Jepara-Infomuria.com-Tradisi Sedekah Bumi Desa Tulakan, Kecamatan Donorojo, kembali digelar melalui ritual Jembul Tulakan, Senin (14/7/2025). Prosesi sakral ini berlangsung di halaman rumah Petinggi Tulakan dan dihadiri jajaran pemerintah daerah.
Tradisi turun-temurun tersebut menghadirkan simbol perjuangan Ratu Kalinyamat yang menjadi bagian penting dalam sejarah Jepara.
Dalam kesempatan itu, Bupati Jepara H. Witiarso Utomo menyampaikan harapannya agar Jembul Tulakan tidak hanya menjadi agenda lokal, tetapi juga masuk dalam kalender pariwisata daerah. Ia mengapresiasi partisipasi masyarakat dan kelancaran seluruh rangkaian prosesi. “Mudah-mudahan ini menjadi berkah untuk Tulakan, desa yang makmur, unggul, lestari, dan religius,” ujar Mas Wiwit, sapaan karibnya.
Turut hadir mendampingi Mas Wiwit, di antaranya Wakil Bupati Muhammad Ibnu Hajar, Penjabat Sekda Ary Bachtiar, serta sejumlah pejabat daerah lainnya.
Sementara itu, Petinggi Tulakan Budi Sutrisno menjelaskan bahwa Jembul Tulakan memiliki nilai sejarah tinggi. Tradisi ini berakar pada kisah Ratu Kalinyamat yang bertapa di Gunung Donorojo, bermunajat karena kehilangan suaminya, Sultan Hadlirin, yang gugur dibunuh Arya Penangsang. “Tradisi ini digelar setiap Senin Pahing di Bulan Apit, dan menampilkan empat tokoh utama, Sayyid Usman, Suto Mangun Jaya, Mbah Leseh, serta para prajurit,” tuturnya.
Lebih lanjut, Budi menyampaikan bahwa nama “Jembul” berasal dari kata “jambul” yang tercantum dalam sumpah Ratu Kalinyamat.

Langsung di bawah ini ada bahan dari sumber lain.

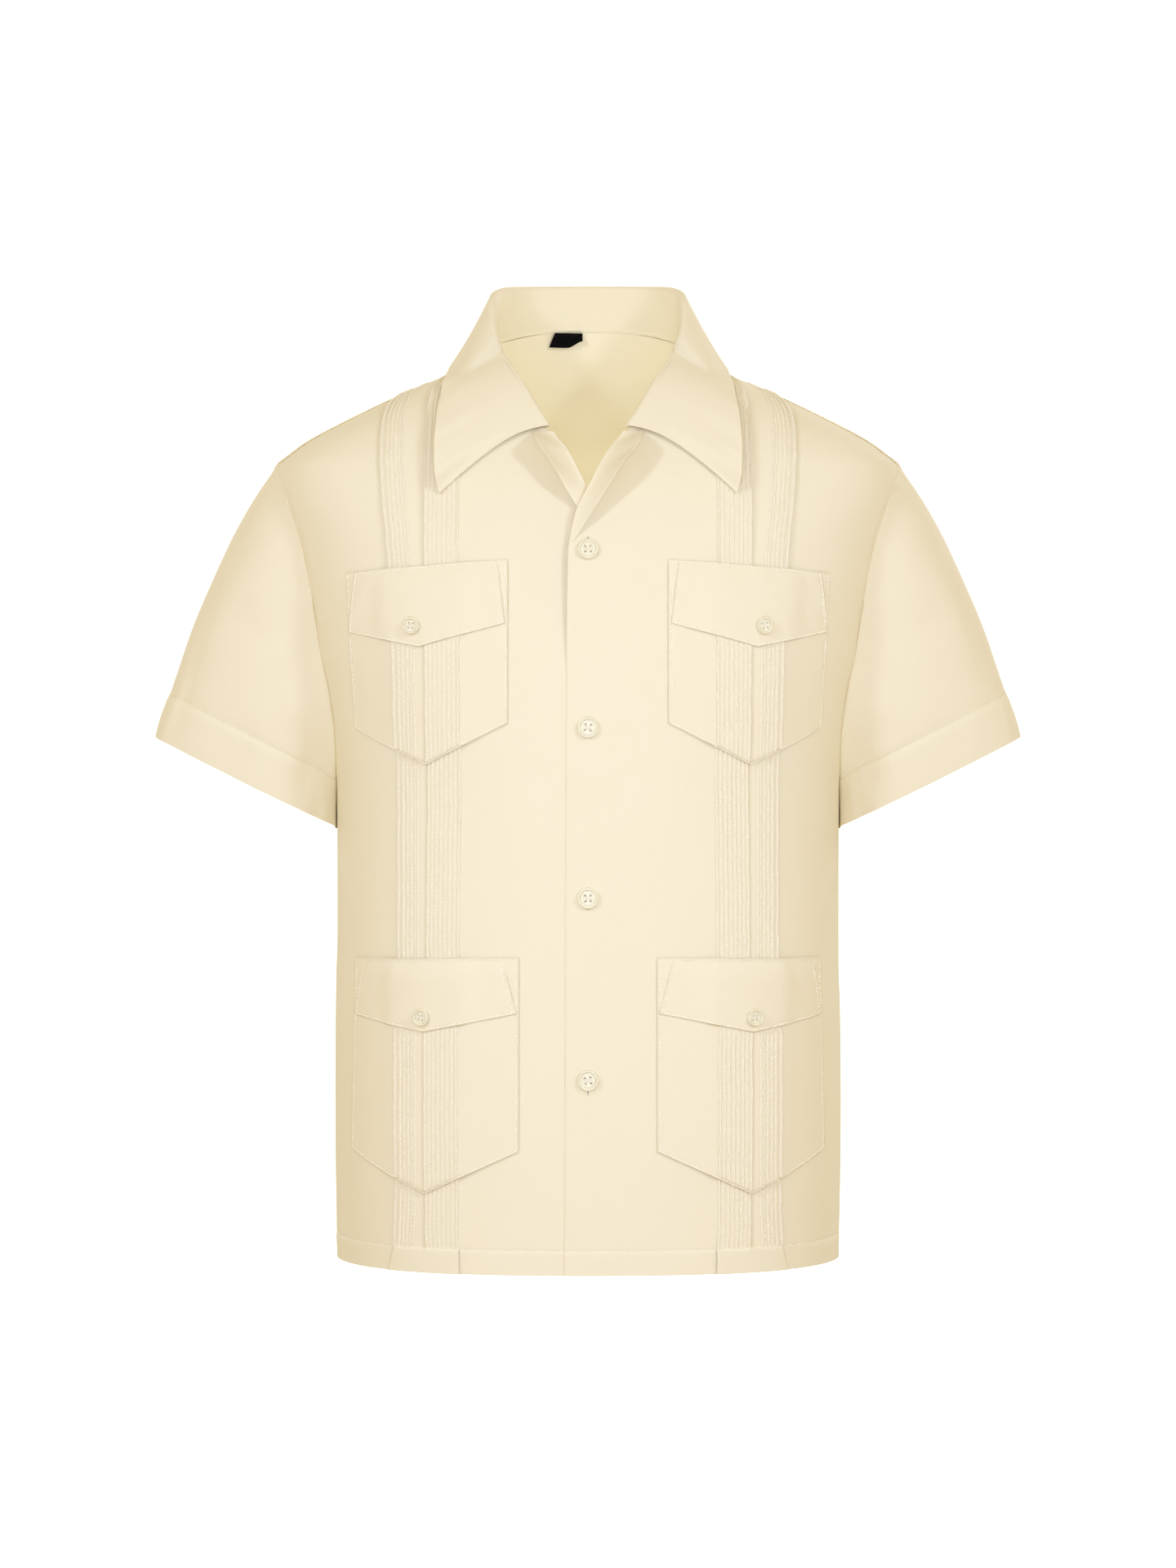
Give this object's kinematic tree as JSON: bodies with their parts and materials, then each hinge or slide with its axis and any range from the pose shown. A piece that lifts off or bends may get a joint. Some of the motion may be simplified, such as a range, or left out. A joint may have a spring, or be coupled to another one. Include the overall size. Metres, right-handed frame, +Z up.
{
  "type": "guayabera shirt",
  "caption": "Cream short-sleeved guayabera shirt, filled out and hollow, with tucked front bands, patch pockets with buttoned flaps and an open camp collar.",
  "frame": {"origin": "on the centre line between the shoulders, level with the foot of the collar beside the neck, where the wearer's neck and shoulders carry the shirt", "axes": "+Z up, the front faces -Y, +X towards the wearer's left"},
  "size_m": [0.698, 0.2737, 0.789],
  "materials": {
    "cream_cotton": "matte, smooth fine plain weave",
    "cream_button": "satin",
    "black_tab": "matte, bare"
  },
  "bodies": {
    "root": {"back": "cream_cotton", "collar": "cream_cotton", "size_tab": "black_tab", "front_button_1": "cream_button", "front_button_2": "cream_button", "front_button_3": "cream_button", "front_button_4": "cream_button", "front_left": "cream_cotton", "revers_left": "cream_cotton", "sleeve_left": "cream_cotton", "tuck_band_left": "cream_cotton", "pocket_upper_left": "cream_cotton", "pocket_tucks_upper_left": "cream_cotton", "flap_upper_left": "cream_cotton", "pocket_lower_left": "cream_cotton", "pocket_tucks_lower_left": "cream_cotton", "flap_lower_left": "cream_cotton", "flap_button_upper_left": "cream_button", "flap_button_lower_left": "cream_button", "front_right": "cream_cotton", "revers_right": "cream_cotton", "sleeve_right": "cream_cotton", "tuck_band_right": "cream_cotton", "pocket_upper_right": "cream_cotton", "pocket_tucks_upper_right": "cream_cotton", "flap_upper_right": "cream_cotton", "pocket_lower_right": "cream_cotton", "pocket_tucks_lower_right": "cream_cotton", "flap_lower_right": "cream_cotton", "flap_button_upper_right": "cream_button", "flap_button_lower_right": "cream_button"}
  },
  "joints": []
}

Ia mengutip sumpah Sang Ratu yang secara harfiah berarti, tidak sekalipun aku akan menghentikan tapaku, sebelum aku dapat keramas dengan darahnya dan keset jambulnya Arya Penangsang.
Pada prosesi sedekah bumi tersebut, jembul terdiri atas dua jenis, yakni Jembul Lanang dan Jembul Wadon. Jembul Lanang dihiasi iratan bambu dan berisi makanan kecil seperti gemblong, tape ketan, maupun apem. Sementara Jembul Wadon membawa lauk pauk. Setiap jembul mewakili pedukuhan di Tulakan.
Beragam golek kayu turut menghiasi puncak Jembul Lanang yang berbentuk gunungan. Jembul Krajan menampilkan figur Sayyid Usman, Jembul Ngemplak memuat tokoh Suto Mangun Jaya, Jembul Winong menggambarkan barisan prajurit, dan Jembul Drojo menghadirkan sosok Mbah Leseh.
Usai parade, digelar tari tayub sebagai simbol penghormatan. Prosesi ditutup dengan arak-arakan pengembalian jembul ke masing-masing pedukuhan. Warga mengikuti seluruh rangkaian acara dengan penuh semangat.
Sebagai catatan, Jembul Tulakan telah ditetapkan sebagai Warisan Budaya Takbenda (WBTB) Indonesia sejak 2020 melalui SK Nomor 1044/P/2020. Tradisi ini masuk dalam domain Adat Istiadat Masyarakat, Ritus, dan Perayaan.